A ground is posed in the motion for a new trial that the undisputed evidence establishes the fact that the pistol in question was reasonably worth $37.50 and the jury, by its verdict, assessed its value at $21.50. Aside from any other examination of the matter, unquestionably the accused was not injured by this finding, but on the contrary was materially benefited. The result was that the sentence imposed on the verdict was for petit larceny and not grand larceny, as would have been required had the jury found the valuation of the stolen property to be in the amount fixed by the State's witness. Middleton v. State, 27 Ala. App. 564, 176 So. 613; Booker v. State, 151 Ala. 97, 44 So. 56.
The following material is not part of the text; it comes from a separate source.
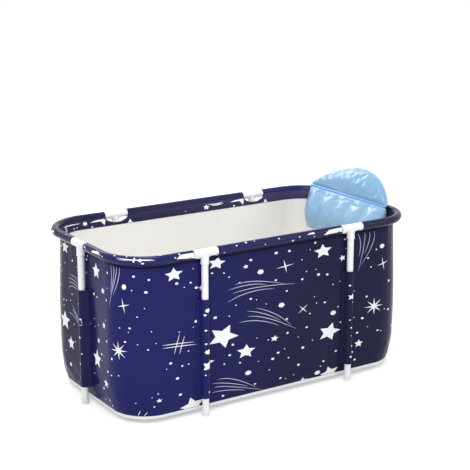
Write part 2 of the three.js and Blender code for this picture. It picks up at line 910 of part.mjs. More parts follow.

We have endeavored to carefully study all questions presented by this record. It is our conclusion that the judgment of the primary court should be affirmed. It is so ordered.
Affirmed.
On Rehearing
On original submission of this cause, counsel for appellant did not file a brief. On application for rehearing, it is insisted that we omitted to treat some questions that should have had our attention.
We have re-examined the record and also our original opinion. There is one additional matter that, perhaps, we should have discussed.
While the accused was testifying in his own behalf, he stated that up to 12 or 1 o'clock the day of the alleged burglary he worked for Mr. Bohorfoush and that his duties consisted of loading trucks. He denied, on cross-examination, that he was drunk during any of this time.
Over timely objections of the appellant's counsel, the State was allowed to elicit from a Mr. Myers that the defendant came by Mr. Dickey's mine between 10 and 11 o'clock a. m. on the day the house was burglarized and there engaged in a conversation with Mr. Dickey and at this time the defendant was drunk. The position is posed that this was an effort to contradict the appellant on an immaterial inquiry.
It appears logical to us that the State was privileged to establish this proof. It is consonant with reason and common knowledge that, if the accused was in fact drunk during the forenoon in question, the jury could infer therefrom that he was not loading cars, as he claimed.
Application for rehearing overruled.